Set task – Extract each line of the data and write it out again exactly.

Data lines –
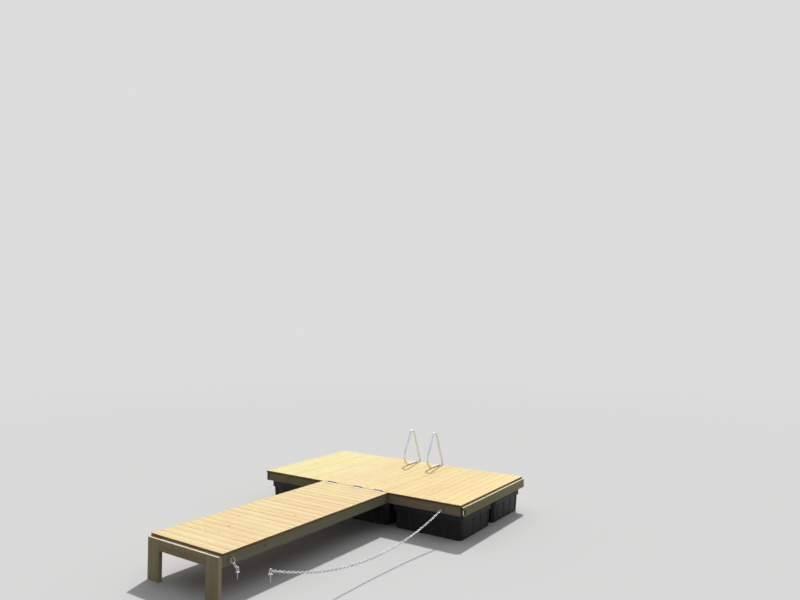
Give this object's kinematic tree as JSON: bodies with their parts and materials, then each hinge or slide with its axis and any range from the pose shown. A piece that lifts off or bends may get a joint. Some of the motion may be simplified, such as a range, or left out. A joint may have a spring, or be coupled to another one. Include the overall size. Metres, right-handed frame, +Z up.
{
  "type": "floating wooden jetty",
  "caption": "T-shaped floating jetty: a plank platform on moulded floats, a hinged gangway to the bank, a mooring chain with anchor eyes and a bent-tube swim ladder.",
  "frame": {"origin": "on the floor, under the centre of the middle front float", "axes": "+X along the platform to the right as seen from the bank, +Y from the bank to the lake, +Z up"},
  "size_m": [3.6, 5.158, 1.08],
  "materials": {
    "deck_pine": "new planed pine, bare",
    "frame_pine": "new sawn pine, bare",
    "float": "black moulded plastic",
    "galvanised": "dull galvanised steel",
    "ladder_tube": "satin steel tube",
    "chain": "bright galvanised steel"
  },
  "bodies": {
    "platform": {"platform_front_beam": "frame_pine", "platform_rear_beam": "frame_pine", "platform_front_joist": "frame_pine", "platform_rear_joist": "frame_pine", "platform_left_end_board": "frame_pine", "platform_right_end_board": "frame_pine", "platform_planks": "deck_pine", "float_front_left": "float", "float_front_middle": "float", "float_front_right": "float", "float_rear_left": "float", "float_rear_middle": "float", "float_rear_right": "float", "corner_bar": "galvanised", "ladder_left_rail": "ladder_tube", "ladder_right_rail": "ladder_tube", "ladder_upper_step": "ladder_tube", "ladder_lower_step": "ladder_tube", "left_hinge_platform_leaf": "galvanised", "middle_hinge_platform_leaf": "galvanised", "right_hinge_platform_leaf": "galvanised", "left_hinge_pin": "galvanised", "middle_hinge_pin": "galvanised", "right_hinge_pin": "galvanised", "left_mooring_plate": "galvanised", "right_mooring_plate": "galvanised", "chain_level_links": "chain", "chain_upright_links": "chain", "mooring_anchor_eye": "chain"},
    "gangway": {"gangway_left_beam": "frame_pine", "gangway_right_beam": "frame_pine", "gangway_middle_beam": "frame_pine", "gangway_shore_board": "frame_pine", "gangway_lake_board": "frame_pine", "gangway_planks": "deck_pine", "left_hinge_gangway_leaf": "galvanised", "middle_hinge_gangway_leaf": "galvanised", "right_hinge_gangway_leaf": "galvanised", "left_shore_leg": "frame_pine", "right_shore_leg": "frame_pine", "shore_mooring_plate": "galvanised", "shore_ring": "chain", "shore_chain": "chain", "shore_anchor_eye": "chain"}
  },
  "joints": [
    {"name": "gangway_hinge", "type": "hinge", "parent": "platform", "child": "gangway", "pos_m": [0, -0.521, 0.509], "axis": [1, 0, 0], "range_deg": [-12, 8]}
  ]
}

Correct response –
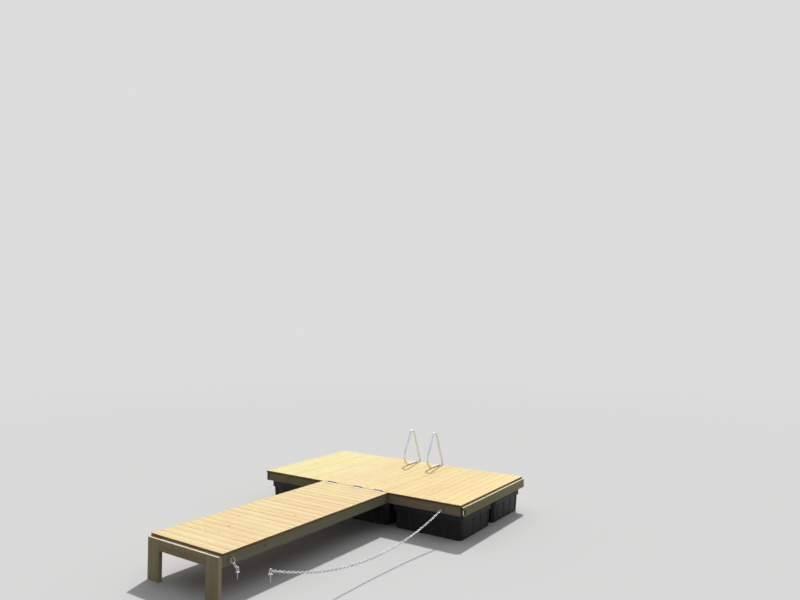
Give this object's kinematic tree as JSON: bodies with their parts and materials, then each hinge or slide with its axis and any range from the pose shown. A piece that lifts off or bends may get a joint. Some of the motion may be simplified, such as a range, or left out. A joint may have a spring, or be coupled to another one. Include the overall size. Metres, right-handed frame, +Z up.
{
  "type": "floating wooden jetty",
  "caption": "T-shaped floating jetty: a plank platform on moulded floats, a hinged gangway to the bank, a mooring chain with anchor eyes and a bent-tube swim ladder.",
  "frame": {"origin": "on the floor, under the centre of the middle front float", "axes": "+X along the platform to the right as seen from the bank, +Y from the bank to the lake, +Z up"},
  "size_m": [3.6, 5.158, 1.08],
  "materials": {
    "deck_pine": "new planed pine, bare",
    "frame_pine": "new sawn pine, bare",
    "float": "black moulded plastic",
    "galvanised": "dull galvanised steel",
    "ladder_tube": "satin steel tube",
    "chain": "bright galvanised steel"
  },
  "bodies": {
    "platform": {"platform_front_beam": "frame_pine", "platform_rear_beam": "frame_pine", "platform_front_joist": "frame_pine", "platform_rear_joist": "frame_pine", "platform_left_end_board": "frame_pine", "platform_right_end_board": "frame_pine", "platform_planks": "deck_pine", "float_front_left": "float", "float_front_middle": "float", "float_front_right": "float", "float_rear_left": "float", "float_rear_middle": "float", "float_rear_right": "float", "corner_bar": "galvanised", "ladder_left_rail": "ladder_tube", "ladder_right_rail": "ladder_tube", "ladder_upper_step": "ladder_tube", "ladder_lower_step": "ladder_tube", "left_hinge_platform_leaf": "galvanised", "middle_hinge_platform_leaf": "galvanised", "right_hinge_platform_leaf": "galvanised", "left_hinge_pin": "galvanised", "middle_hinge_pin": "galvanised", "right_hinge_pin": "galvanised", "left_mooring_plate": "galvanised", "right_mooring_plate": "galvanised", "chain_level_links": "chain", "chain_upright_links": "chain", "mooring_anchor_eye": "chain"},
    "gangway": {"gangway_left_beam": "frame_pine", "gangway_right_beam": "frame_pine", "gangway_middle_beam": "frame_pine", "gangway_shore_board": "frame_pine", "gangway_lake_board": "frame_pine", "gangway_planks": "deck_pine", "left_hinge_gangway_leaf": "galvanised", "middle_hinge_gangway_leaf": "galvanised", "right_hinge_gangway_leaf": "galvanised", "left_shore_leg": "frame_pine", "right_shore_leg": "frame_pine", "shore_mooring_plate": "galvanised", "shore_ring": "chain", "shore_chain": "chain", "shore_anchor_eye": "chain"}
  },
  "joints": [
    {"name": "gangway_hinge", "type": "hinge", "parent": "platform", "child": "gangway", "pos_m": [0, -0.521, 0.509], "axis": [1, 0, 0], "range_deg": [-12, 8]}
  ]
}